Quotes from Gallium Responses above:

Here is my opinion:

Don't start threads lacking in facts, with a shallow understanding of the law as it applies to deadly force for where the issue has taken place, soliciting a discussion and then turn tail to say you are done playing when your REAL education begins.
All of #1 above was meant in a respectful tone as if you were sitting across a desk from me.


And...

Statement by Sam Spade and Response by Gallium from posts above:

Spade:

You might have said so. What else have you left out?

Gallium:

Nothing important....

(Snips of quotes - see full posts above for clarity)

--------------------------

As you will see if you read the entire thread, I said there may be other things in the Texas law other than just the Deadly Force statute I cited that do allow for pursuit.

Both of these members focused on the Texas incident in their responses when I said numerous times that the point of the post was to generate a discussion of when you can use Deadly Force, not to discuss the Texas Incident.

I contributed to the misunderstanding by quoting Texas Penal Code on Deadly Force and pursuit of a fleeing felon, (but I also said there may be other points of local law that allowed pursuit.)

Later, after previously trying to disconnect the Texas incident from the reason for the post, I said that I regretted having ever used the Texas case as a lead-in for the discussion and said to have done so was my bad.

None of this seems to have made any difference to these two members.

So, since this thread has degenerated into an uncivil, personalized discussion, here is my response.

Sam Spade and Gallium are Lifetime Member and Charter Lifetime Member of this board respectively.

I am a newbie.
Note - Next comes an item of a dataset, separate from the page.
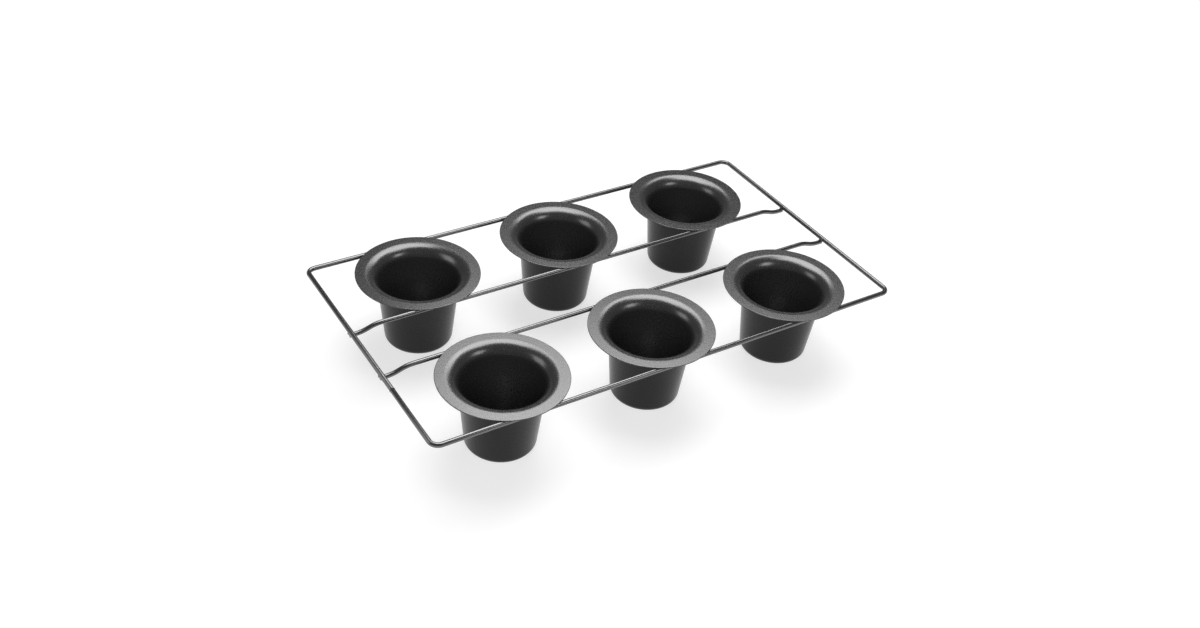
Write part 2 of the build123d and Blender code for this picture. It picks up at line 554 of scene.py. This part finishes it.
weldPiece("buttWeld", "frame_butt_weld", [(-endBar, seam, frameLevel)], weldShape["buttSize"])
crossingLevel = frameLevel - wireShape["frameRadius"] - weldShape["gap"] / 2
for row in rows:
    low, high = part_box(f"inner_wire_{row}")
    across = (low[1] + high[1]) / 2
    for end, hand in ends.items():
        weldPiece(f"{row}{end.title()}CrossingWeld", f"crossing_weld_{row}_{end}",
                  [(hand * endBar, across, crossingLevel)], weldShape["crossingSize"])
    rail = math.copysign(sideRail, across)
    for column in columns:
        low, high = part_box(f"cup_{row}_{column}")
        middle = (low[0] + high[0]) / 2
        level = high[2] - cupShape["sheet"] - weldShape["spotSink"]
        half = weldShape["spotSpacing"] / 2
        spots = [(middle + along, side, level)
                 for along in (-half, half) for side in (across, rail)]
        weldPiece(f"{row}{column.title()}CupWelds", f"cup_welds_{row}_{column}", spots,
                  weldShape["spotSize"])
print("welds made")


# Stage, lamps and camera

studio = {
    "worldGrey": 0.10,
    "ceiling": 0.08,  # brightness that reflections find above the white backdrop
    "backdropTop": (0, 6),  # degrees above level over which the backdrop fades into the ceiling
    "floorColor": "#b4b4b4",
    "floorGlow": 0.62,
    "farGlow": 0.97,  # beyond the lamps' pool of light
    "pool": (0.5, 1.8),  # metres from the middle, from the pool's full light to almost none
    "floorSize": 12.0,
}

# Softboxes face down at no tilt; a tilt of 90 would face them to +Y, and the turn is about Z.
# The side panels only draw highlights on wires and walls. The front fill only lifts the dark
# walls and leaves no glare on the brims.
softboxes = {
    "overhead": {"radiance": 5.4, "size": (0.66, 0.67), "place": (0.168, 0.260, 0.96),
                 "tilt": 0, "turn": -35},
    "farPanel": {"radiance": 4.8, "size": (0.88, 0.31), "place": (0.612, 0.645, 1.026),
                 "tilt": -46, "turn": -41},
    "leftPanel": {"radiance": 1.7, "size": (0.50, 0.50), "place": (-0.85, 0.38, 0.50),
                  "tilt": -65, "turn": 66, "inDiffuse": False},
    "rightPanel": {"radiance": 3.5, "size": (0.36, 0.36), "place": (0.364, -0.805, 0.66),
                   "tilt": 56, "turn": 24, "inDiffuse": False},
    "frontFill": {"radiance": 5.3, "size": (0.9, 0.7), "place": (-0.69, -0.98, 0.84),
                  "tilt": 57, "turn": -35, "inGloss": False},
}

view = {
    "place": (-0.4693, -0.6691, 0.6422),
    "heading": 35.064,  # degrees from +Y towards +X
    "tilt": 36.986,  # degrees below level
    "roll": 5.587,
    "lens": 38.835,
    "sensor": 36.0,
    "clip": (0.05, 50.0),
}


def makeWorld():
    # a white backdrop for the camera, the same backdrop under a dim ceiling for reflections, and
    # plain grey fill for the rest
    world = bpy.data.worlds.new("plain studio")
    world.use_nodes = True
    tree = world.node_tree
    tree.nodes.clear()
    ray = addNode(tree, "ShaderNodeLightPath").outputs
    direction = addNode(tree, "ShaderNodeTexCoord").outputs["Generated"]
    upward = addNode(tree, "ShaderNodeSeparateXYZ", links={"Vector": direction}).outputs["Z"]
    foot, top = [math.sin(math.radians(angle)) for angle in studio["backdropTop"]]
    backdrop = addNode(tree, "ShaderNodeMapRange",
                       {"From Min": foot, "From Max": top,
                        "To Min": 1.0, "To Max": studio["ceiling"]},
                       {"Value": upward})
    reflected = addNode(tree, "ShaderNodeMath",
                        links={0: ray["Is Glossy Ray"], 1: backdrop.outputs["Result"]},
                        operation="MULTIPLY")
    seen = addNode(tree, "ShaderNodeMath",
                   links={0: ray["Is Camera Ray"], 1: ray["Is Transmission Ray"]},
                   operation="MAXIMUM")
    clear = addNode(tree, "ShaderNodeMath", links={0: seen.outputs[0], 1: reflected.outputs[0]},
                    operation="MAXIMUM")
    strength = addNode(tree, "ShaderNodeMath", {1: studio["worldGrey"]}, {0: clear.outputs[0]},
                       operation="MAXIMUM")
    sky = addNode(tree, "ShaderNodeBackground", {"Color": (1, 1, 1, 1)},
                  {"Strength": strength.outputs[0]})
    addNode(tree, "ShaderNodeOutputWorld", links={"Surface": sky.outputs["Background"]})
    scene.world = world


def makeFloor():
    # matt white paper; the camera also sees a little glow, so that only the shadow stays grey, and
    # more of it where the lamps no longer reach
    material, tree = newMaterial("matt white paper")
    ray = addNode(tree, "ShaderNodeLightPath").outputs
    seen = addNode(tree, "ShaderNodeMath",
                   links={0: ray["Is Camera Ray"], 1: ray["Is Glossy Ray"]}, operation="MAXIMUM")
    place = addNode(tree, "ShaderNodeTexCoord").outputs["Object"]
    away = addNode(tree, "ShaderNodeVectorMath", links={0: place}, operation="LENGTH")
    amount = addNode(tree, "ShaderNodeMapRange",
                     {"From Min": studio["pool"][0], "From Max": studio["pool"][1],
                      "To Min": studio["floorGlow"], "To Max": studio["farGlow"]},
                     {"Value": away.outputs["Value"]})
    glow = addNode(tree, "ShaderNodeMath", links={0: seen.outputs[0], 1: amount.outputs["Result"]},
                   operation="MULTIPLY")
    paper = addNode(tree, "ShaderNodeBsdfDiffuse", {"Color": linearColor(studio["floorColor"])})
    light = addNode(tree, "ShaderNodeEmission", links={"Strength": glow.outputs[0]})
    both = addNode(tree, "ShaderNodeAddShader", links={0: paper.outputs[0], 1: light.outputs[0]})
    addNode(tree, "ShaderNodeOutputMaterial", links={"Surface": both.outputs[0]})
    half = studio["floorSize"] / 2
    corners = [(-half, -half, 0), (half, -half, 0), (half, half, 0), (-half, half, 0)]
    mesh = bpy.data.meshes.new("floor")
    mesh.from_pydata(corners, [], [(0, 1, 2, 3)])
    mesh.materials.append(material)
    floor = bpy.data.objects.new("floor", mesh)
    scene.collection.objects.link(floor)
    floor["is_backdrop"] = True


def makeSoftbox(name, box):
    lamp = bpy.data.lights.new(name, "AREA")
    lamp.shape = "RECTANGLE"
    lamp.size, lamp.size_y = box["size"]
    lamp.energy = box["radiance"] * math.pi * lamp.size * lamp.size_y
    carrier = bpy.data.objects.new(name, lamp)
    carrier.location = box["place"]
    carrier.rotation_euler = (math.radians(box["tilt"]), 0, math.radians(box["turn"]))
    carrier.visible_camera = False
    carrier.visible_diffuse = box.get("inDiffuse", True)
    carrier.visible_glossy = box.get("inGloss", True)
    scene.collection.objects.link(carrier)


def makeCamera():
    heading, tilt = math.radians(view["heading"]), math.radians(view["tilt"])
    forward = Vector((math.sin(heading) * math.cos(tilt), math.cos(heading) * math.cos(tilt),
                      -math.sin(tilt)))
    roll = Quaternion((0, 0, 1), math.radians(view["roll"]))
    data = bpy.data.cameras.new("camera")
    data.lens = view["lens"]
    data.sensor_width = view["sensor"]
    data.clip_start, data.clip_end = view["clip"]
    camera = bpy.data.objects.new("camera", data)
    camera.location = view["place"]
    camera.rotation_mode = "QUATERNION"
    camera.rotation_quaternion = forward.to_track_quat("-Z", "Y") @ roll
    scene.collection.objects.link(camera)
    scene.camera = camera


makeWorld()
makeFloor()
for name, box in softboxes.items():
    makeSoftbox(name, box)
makeCamera()
scene.view_settings.view_transform = "Standard"
print("studio made")

low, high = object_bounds()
But being a newbie means I have read the rules of this board recently and all members are supposed to treat one another with respect.

You can't disparage someone, intentionally phrasing a response in a way that does not disguise your contempt for them, and then say you "mean it in the nicest possible way" (Sam Spade) or you "mean it as respectfully as if you were sitting across the desk from me" (Gallium).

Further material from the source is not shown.